Working areas of design research for teachers with a content-specific focus (Prediger et al. 2016)

Corresponding to the dual aims, design results and research results are equally important; the design results comprise the PD course settings and their backgrounds, a specified and structured PD content, and refined design principles. Research results include contributions to local theories, developed to underpin the concrete products and to be generalised by accumulation over several projects.

Methods of data gathering

Language context

All participating teachers in the study were volunteers in the PD courses and mostly monolingual Germans. At the time of the study, they taught secondary mathematics classes which often include more than 60% immigrants (under 2% newly arrived immigrants) and many mono- or multilingual students with limited academic language proficiency, but fluency in everyday German language (Prediger et al. 2018). German was the language of instruction; students’ home languages were usually permitted in group work.

Research context of the overarching project

The design research study is part of an overarching design research project in four design experiment cycles (see overview in Table 1).

Table 1 Overview of all design research cycles of the overarching project

Data gathering for the case studies in this article

The concrete case studies presented in this paper stem from the cycles with in-service teachers (Cycles 1, 2, and 4) and focus on one specific activity in the first PD session in which the design researcher was the facilitator herself.

The data corpus for the first case consists of students’ written products from one teachers’ classroom and the researchers’ diary from the PD session. Data for the other cases were collected in Cycles 2 and 4 by gathering teachers’ (n = 65) written products from a PD activity, by observing some teachers’ classrooms, and by video-recording teachers’ small-group and whole-group discussions during and after this activity in Cycle 4. Eight video-recorded small-group discussions of 25–50 min each were analysed for this article.

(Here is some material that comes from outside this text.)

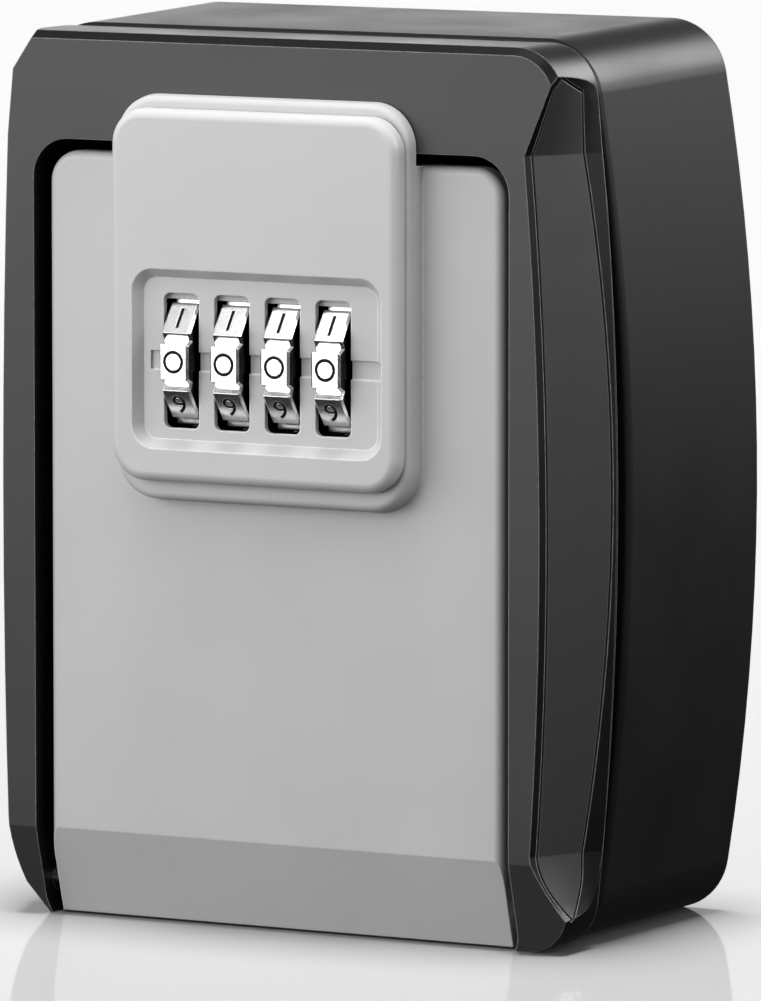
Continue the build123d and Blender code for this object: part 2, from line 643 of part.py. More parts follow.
def make_bolt_screws():
    with BuildPart() as bolt_screws:
        for x in (-BOLT_SCREW_X, BOLT_SCREW_X):
            depths = (BOLT_BACK_DEPTH - SMALL_HEAD_HEIGHT, BOLT_BACK_DEPTH, RETAINER_FRONT_DEPTH)
            add(screw(x, BOLT_SCREW_Z, SMALL_SCREW_RADIUS, SMALL_SCREW_HEAD, depths))
    return bolt_screws.part


def make_return_spring(side):
    low = SHELF_TOP + SPRING_WIRE + 0.02
    height = EAR_BOTTOM - SHELF_TOP - 2 * SPRING_WIRE - 0.04
    foot = Plane(origin=(side * SPRING_X, -SPRING_DEPTH, low))
    with BuildPart() as spring:
        with BuildLine(foot) as coil:
            Helix(pitch=height / SPRING_TURNS, height=height, radius=SPRING_RADIUS)
        with BuildSketch(Plane(origin=coil.line @ 0, z_dir=coil.line % 0)):
            Circle(SPRING_WIRE)
        sweep()
    return spring.part


def make_detent_comb():
    with BuildPart() as detent_comb:
        bar = (RETAINER_DEPTH - DETENT_BAR_HEIGHT, RETAINER_DEPTH)
        add(block(DETENT_BAR_X, bar, DETENT_BAR_Z))
        with BuildSketch(Plane.YZ.offset(-DETENT_FINGER_WIDTH / 2)):
            with BuildLine():
                Polyline(*DETENT_FINGER, close=True)
            make_face()
        finger = extrude(amount=DETENT_FINGER_WIDTH, mode=Mode.PRIVATE)
        for number in range(1, DIAL_COUNT + 1):
            add(finger.moved(Location((dial_x(number), 0, 0))))
    return detent_comb.part


def make_dial_axle():
    with BuildPart() as dial_axle:
        add(cross_rod(DIAL_DEPTH, DIAL_Z, AXLE_RADIUS, (-LUG_OUTER, LUG_OUTER)))
    return dial_axle.part


def dial_plane(x):
    """Plane across the dial axis: its local X points to the front, its local Y up."""
    return Plane(origin=(x, -DIAL_DEPTH, DIAL_Z), x_dir=(0, -1, 0), z_dir=(-1, 0, 0))


def make_dial(number):
    left = dial_x(number) - DIAL_WIDTH / 2
    right = dial_x(number) + DIAL_WIDTH / 2
    release = dial_x(number) + DIAL_RELEASE_X
    half_turn = 180 / DIAL_DIGITS
    corner_radius = DIAL_APOTHEM / cos(radians(half_turn))
    with BuildPart() as dial:
        with BuildSketch(dial_plane(right)):
            RegularPolygon(DIAL_APOTHEM, DIAL_DIGITS, major_radius=False, rotation=half_turn)
            with PolarLocations(corner_radius, DIAL_DIGITS, start_angle=half_turn):
                RegularPolygon(DIAL_NOTCH_SIZE, 4, mode=Mode.SUBTRACT)
        extrude(amount=right - left)
        chamfer(dial.faces().filter_by(Axis.X).edges(), DIAL_EDGE)
        with BuildSketch(dial_plane(right)):
            Circle(DIAL_BORE)
            with PolarLocations(DIAL_KEYWAY_RADIUS / 2, DIAL_DIGITS):
                Rectangle(DIAL_KEYWAY_RADIUS, DIAL_KEYWAY_WIDTH)
        extrude(amount=right - left, mode=Mode.SUBTRACT)
        with BuildSketch(dial_plane(release)):
            Circle(DIAL_COUNTERBORE)
        extrude(amount=release - left, mode=Mode.SUBTRACT)
    return dial.part


def make_cam_sleeve(number):
    middle = dial_x(number)
    cam_right = middle + CAM_LEFT + CAM_WIDTH
    key_right = middle + KEY_LEFT + KEY_LENGTH
    with BuildPart() as sleeve:
        with BuildSketch(dial_plane(cam_right)):
            Circle(CAM_RADIUS)
            with Locations((-CAM_FLAT - 2, 0)):
                Rectangle(4, 2 * CAM_RADIUS, mode=Mode.SUBTRACT)
        extrude(amount=CAM_WIDTH)
        add(cross_rod(DIAL_DEPTH, DIAL_Z, SLEEVE_RADIUS, (middle + CAM_LEFT, middle + SLEEVE_END)))
        with BuildSketch(dial_plane(key_right)):
            with Locations((KEY_RADIUS / 2, 0)):
                Rectangle(KEY_RADIUS, KEY_WIDTH)
        extrude(amount=KEY_LENGTH)
        ends = (middle + CAM_LEFT, middle + SLEEVE_END)
        add(cross_rod(DIAL_DEPTH, DIAL_Z, AXLE_RADIUS + RUNNING_GAP, ends), mode=Mode.SUBTRACT)
    return sleeve.part


def make_reset_slider():
    last = dial_x(DIAL_COUNT) + SLEEVE_END + RESET_END_GAP
    height = (DIAL_Z - RESET_HALF_HEIGHT, DIAL_Z + RESET_HALF_HEIGHT)
    with BuildPart() as reset_slider:
        add(block((last, LUG_INNER - 0.1), (RESET_BACK_DEPTH, RESET_FRONT_DEPTH), height))
        add(block(RESET_TAB_X, (RESET_TAB_DEPTH, RESET_BACK_DEPTH), height))
        hole = (last, LUG_INNER)
        add(cross_rod(DIAL_DEPTH, DIAL_Z, AXLE_RADIUS + RUNNING_GAP, hole), mode=Mode.SUBTRACT)
    return reset_slider.part


def save(part, node):
    """Label one finished piece and write its STEP file."""
    part.label = node
    export_step(part, f"parts/{node}.step")


def main():
    os.makedirs("parts", exist_ok=True)
    save(make_rear_shell(), "rear_shell")
    save(make_front_frame(), "front_frame")
    save(make_side_inlay(RIGHT_FACET), "right_side_inlay")
    save(make_side_inlay(LEFT_FACET).mirror(Plane.YZ), "left_side_inlay")
    save(make_frame_screws(), "frame_screws")
    save(make_hinge_pin(), "hinge_pin")
    save(make_door_panel(), "door_panel")
    save(make_lock_cover(), "lock_cover")
    save(make_cover_screws(), "cover_screws")
    save(make_fence_comb(), "fence_comb")
    save(make_slide_plate(), "slide_plate")
    save(make_slide_retainer(), "slide_retainer")
    save(make_retainer_screws(), "retainer_screws")
    save(make_latch_bolt(), "latch_bolt")
    save(make_bolt_screws(), "bolt_screws")
    save(make_return_spring(-1), "left_return_spring")
    save(make_return_spring(1), "right_return_spring")
    save(make_detent_comb(), "detent_comb")
    save(make_dial_axle(), "dial_axle")
    for number in range(1, DIAL_COUNT + 1):
        save(make_dial(number), f"dial_{number}")
        save(make_cam_sleeve(number), f"cam_sleeve_{number}")
    save(make_reset_slider(), "reset_slider")


main()
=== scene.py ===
import json
import math

import bmesh
import bpy
from mathutils import Matrix, Vector


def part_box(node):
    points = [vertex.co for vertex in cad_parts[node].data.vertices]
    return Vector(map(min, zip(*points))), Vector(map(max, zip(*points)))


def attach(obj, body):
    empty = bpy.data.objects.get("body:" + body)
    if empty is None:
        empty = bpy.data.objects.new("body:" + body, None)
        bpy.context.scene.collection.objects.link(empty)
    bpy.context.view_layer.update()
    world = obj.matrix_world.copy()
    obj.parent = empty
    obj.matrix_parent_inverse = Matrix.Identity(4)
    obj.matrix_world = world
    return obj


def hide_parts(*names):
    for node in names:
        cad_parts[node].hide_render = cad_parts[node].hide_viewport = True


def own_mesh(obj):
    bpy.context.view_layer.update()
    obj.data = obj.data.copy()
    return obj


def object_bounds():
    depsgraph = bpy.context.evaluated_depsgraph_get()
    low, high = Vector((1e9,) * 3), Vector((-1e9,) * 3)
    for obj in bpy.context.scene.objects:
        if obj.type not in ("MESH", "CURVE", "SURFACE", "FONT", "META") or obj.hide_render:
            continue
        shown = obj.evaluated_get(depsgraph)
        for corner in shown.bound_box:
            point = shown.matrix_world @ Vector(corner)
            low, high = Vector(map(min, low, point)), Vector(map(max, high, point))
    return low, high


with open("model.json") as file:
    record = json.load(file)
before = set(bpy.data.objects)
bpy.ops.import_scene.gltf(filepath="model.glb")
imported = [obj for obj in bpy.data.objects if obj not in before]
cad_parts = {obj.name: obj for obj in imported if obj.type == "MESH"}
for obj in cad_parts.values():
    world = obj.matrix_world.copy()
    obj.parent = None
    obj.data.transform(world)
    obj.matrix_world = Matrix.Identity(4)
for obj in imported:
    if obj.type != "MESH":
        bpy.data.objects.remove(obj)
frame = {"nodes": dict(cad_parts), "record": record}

# Looks of the key lock box. Metres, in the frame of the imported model: +Z is up the wall and
# the front faces -Y.

MM = 0.001
CAD_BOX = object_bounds()
NODES = frame["nodes"]

# Camera: where it stands as seen from the frame's origin, in degrees and metres, and how far
# the middle of the picture lies beside and below that origin
CAMERA_AZIMUTH = 28.24
CAMERA_ELEVATION = 6.17
CAMERA_DISTANCE = 1.3457
CAMERA_LENS_MM = 488.5
CAMERA_SENSOR_MM = 36.0
CAMERA_NEAREST = 0.05
CAMERA_FARTHEST = 100.0
AIM_SIDEWAYS = -8.08 * MM
AIM_UP = -6.54 * MM

# Floor: half its side, its colour and roughness, and how strong and how blurred its
# reflection is
FLOOR_HALF = 40.0
FLOOR_COLOR = (0.88, 0.88, 0.88)
FLOOR_ROUGHNESS = 0.9
FLOOR_POLISH = 0.42
FLOOR_BLUR = 0.06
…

The cases selected in this article were ones for which classroom observations were also available so that the interpretations could be triangulated.

Methods of data analysis for the concrete case studies

The teachers’ written products and transcribed small-group discussions were qualitatively analysed with respect to teachers’ activated categories while working on an activity for the jobs of SUPPORTING and IDENTIFYING language. The qualitative data analysis procedure followed three steps of inductive category-formation methods (Mayring 2015):

  • In Step 1, each teacher’s utterance was analysed using Vergnaud’s (1996, 1998) methodology for identifying individual and shared concepts-in-actions.

  • In Step 2, the identified concepts-in-action were systematically compared within and across individuals in order to inductively systematise them in a coherent language of categories. All categories are marked by “||…||” in order to outline their character as conceptual tools. Systematic comparison of cases revealed a landscape of potentially relevant categories in which the teachers’ learning pathways could be located. The categorical scheme that was inductively developed in cycle 1 was then used to deductively analyse in cycles 2 and 4 in order to capture what the teachers referred to and which connections and distinctions they made.

  • In Step 3, the 65 analysed written products were systematically compared and classified in order to identify typical cases to be presented in this article. There turned out to be five clearly distinguishable types of case under which all cases could by subsumed.

Results: empirical insights into teachers’ learning pathways towards language-responsive mathematics teaching

In order to provide empirical insights into teachers’ learning pathways, the section starts with a case study from Cycle 1 showing an example of absence of relevant categories. This case formed the base for a PD activity in later cycles, and also provided an occasion to investigate other teachers’ starting points on the jobs of SUPPORTING language and IDENTIFYING relevant language demands. The section identifies teachers’ typical categorical starting points for these jobs, and the section traces the learning pathway of one group of teachers.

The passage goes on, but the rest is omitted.